→ What to produce
The data below is to be returned in full and exactly.

** start of Material **

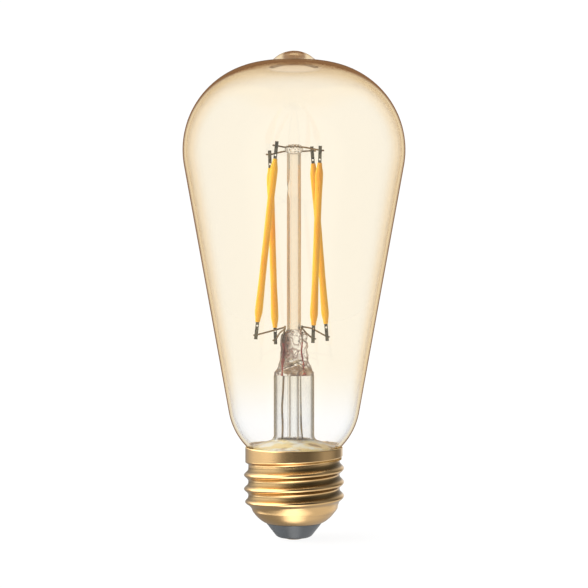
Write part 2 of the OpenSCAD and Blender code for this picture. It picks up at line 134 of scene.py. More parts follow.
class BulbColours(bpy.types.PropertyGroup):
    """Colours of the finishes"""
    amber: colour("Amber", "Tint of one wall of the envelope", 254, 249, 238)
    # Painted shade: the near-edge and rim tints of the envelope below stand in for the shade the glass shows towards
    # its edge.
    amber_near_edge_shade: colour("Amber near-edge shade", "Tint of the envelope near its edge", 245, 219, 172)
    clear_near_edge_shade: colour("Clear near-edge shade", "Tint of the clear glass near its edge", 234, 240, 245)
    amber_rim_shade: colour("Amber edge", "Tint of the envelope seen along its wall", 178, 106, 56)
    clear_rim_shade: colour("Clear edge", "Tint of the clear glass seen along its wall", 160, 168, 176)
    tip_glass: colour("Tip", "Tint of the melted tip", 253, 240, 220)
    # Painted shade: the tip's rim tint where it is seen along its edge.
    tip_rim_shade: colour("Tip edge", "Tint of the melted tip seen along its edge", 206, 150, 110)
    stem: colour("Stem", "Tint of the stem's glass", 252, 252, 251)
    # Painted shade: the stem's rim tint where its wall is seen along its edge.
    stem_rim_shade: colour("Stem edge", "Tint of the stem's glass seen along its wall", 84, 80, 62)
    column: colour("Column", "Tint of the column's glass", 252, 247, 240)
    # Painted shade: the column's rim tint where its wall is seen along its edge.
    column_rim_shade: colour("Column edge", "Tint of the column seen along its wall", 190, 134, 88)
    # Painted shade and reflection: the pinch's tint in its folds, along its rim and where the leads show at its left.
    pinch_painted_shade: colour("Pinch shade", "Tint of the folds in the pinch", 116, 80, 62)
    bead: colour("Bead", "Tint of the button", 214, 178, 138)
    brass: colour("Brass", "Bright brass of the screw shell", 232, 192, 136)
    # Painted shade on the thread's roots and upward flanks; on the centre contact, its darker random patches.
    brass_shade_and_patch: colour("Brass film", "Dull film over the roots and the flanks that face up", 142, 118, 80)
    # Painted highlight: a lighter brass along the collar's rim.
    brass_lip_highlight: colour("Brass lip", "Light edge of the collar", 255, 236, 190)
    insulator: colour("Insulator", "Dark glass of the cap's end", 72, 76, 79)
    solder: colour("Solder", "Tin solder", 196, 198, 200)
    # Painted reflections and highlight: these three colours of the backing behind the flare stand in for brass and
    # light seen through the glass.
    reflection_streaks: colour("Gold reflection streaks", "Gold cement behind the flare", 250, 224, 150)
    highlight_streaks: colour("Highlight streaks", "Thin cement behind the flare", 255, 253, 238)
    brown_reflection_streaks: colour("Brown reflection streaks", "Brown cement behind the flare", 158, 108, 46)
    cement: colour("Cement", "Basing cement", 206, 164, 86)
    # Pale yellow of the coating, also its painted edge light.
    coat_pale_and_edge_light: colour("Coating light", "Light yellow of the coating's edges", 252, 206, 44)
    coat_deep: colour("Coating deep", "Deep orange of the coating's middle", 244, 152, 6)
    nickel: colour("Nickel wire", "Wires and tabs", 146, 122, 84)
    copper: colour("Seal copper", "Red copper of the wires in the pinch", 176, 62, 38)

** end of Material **

→ Result below
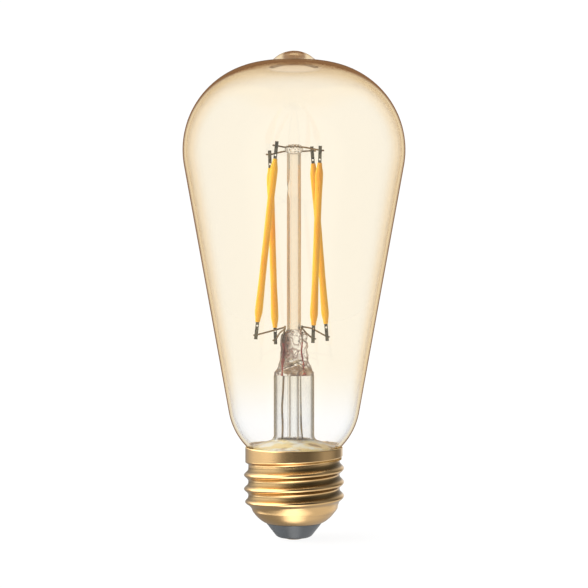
Write part 2 of the OpenSCAD and Blender code for this picture. It picks up at line 134 of scene.py. More parts follow.
class BulbColours(bpy.types.PropertyGroup):
    """Colours of the finishes"""
    amber: colour("Amber", "Tint of one wall of the envelope", 254, 249, 238)
    # Painted shade: the near-edge and rim tints of the envelope below stand in for the shade the glass shows towards
    # its edge.
    amber_near_edge_shade: colour("Amber near-edge shade", "Tint of the envelope near its edge", 245, 219, 172)
    clear_near_edge_shade: colour("Clear near-edge shade", "Tint of the clear glass near its edge", 234, 240, 245)
    amber_rim_shade: colour("Amber edge", "Tint of the envelope seen along its wall", 178, 106, 56)
    clear_rim_shade: colour("Clear edge", "Tint of the clear glass seen along its wall", 160, 168, 176)
    tip_glass: colour("Tip", "Tint of the melted tip", 253, 240, 220)
    # Painted shade: the tip's rim tint where it is seen along its edge.
    tip_rim_shade: colour("Tip edge", "Tint of the melted tip seen along its edge", 206, 150, 110)
    stem: colour("Stem", "Tint of the stem's glass", 252, 252, 251)
    # Painted shade: the stem's rim tint where its wall is seen along its edge.
    stem_rim_shade: colour("Stem edge", "Tint of the stem's glass seen along its wall", 84, 80, 62)
    column: colour("Column", "Tint of the column's glass", 252, 247, 240)
    # Painted shade: the column's rim tint where its wall is seen along its edge.
    column_rim_shade: colour("Column edge", "Tint of the column seen along its wall", 190, 134, 88)
    # Painted shade and reflection: the pinch's tint in its folds, along its rim and where the leads show at its left.
    pinch_painted_shade: colour("Pinch shade", "Tint of the folds in the pinch", 116, 80, 62)
    bead: colour("Bead", "Tint of the button", 214, 178, 138)
    brass: colour("Brass", "Bright brass of the screw shell", 232, 192, 136)
    # Painted shade on the thread's roots and upward flanks; on the centre contact, its darker random patches.
    brass_shade_and_patch: colour("Brass film", "Dull film over the roots and the flanks that face up", 142, 118, 80)
    # Painted highlight: a lighter brass along the collar's rim.
    brass_lip_highlight: colour("Brass lip", "Light edge of the collar", 255, 236, 190)
    insulator: colour("Insulator", "Dark glass of the cap's end", 72, 76, 79)
    solder: colour("Solder", "Tin solder", 196, 198, 200)
    # Painted reflections and highlight: these three colours of the backing behind the flare stand in for brass and
    # light seen through the glass.
    reflection_streaks: colour("Gold reflection streaks", "Gold cement behind the flare", 250, 224, 150)
    highlight_streaks: colour("Highlight streaks", "Thin cement behind the flare", 255, 253, 238)
    brown_reflection_streaks: colour("Brown reflection streaks", "Brown cement behind the flare", 158, 108, 46)
    cement: colour("Cement", "Basing cement", 206, 164, 86)
    # Pale yellow of the coating, also its painted edge light.
    coat_pale_and_edge_light: colour("Coating light", "Light yellow of the coating's edges", 252, 206, 44)
    coat_deep: colour("Coating deep", "Deep orange of the coating's middle", 244, 152, 6)
    nickel: colour("Nickel wire", "Wires and tabs", 146, 122, 84)
    copper: colour("Seal copper", "Red copper of the wires in the pinch", 176, 62, 38)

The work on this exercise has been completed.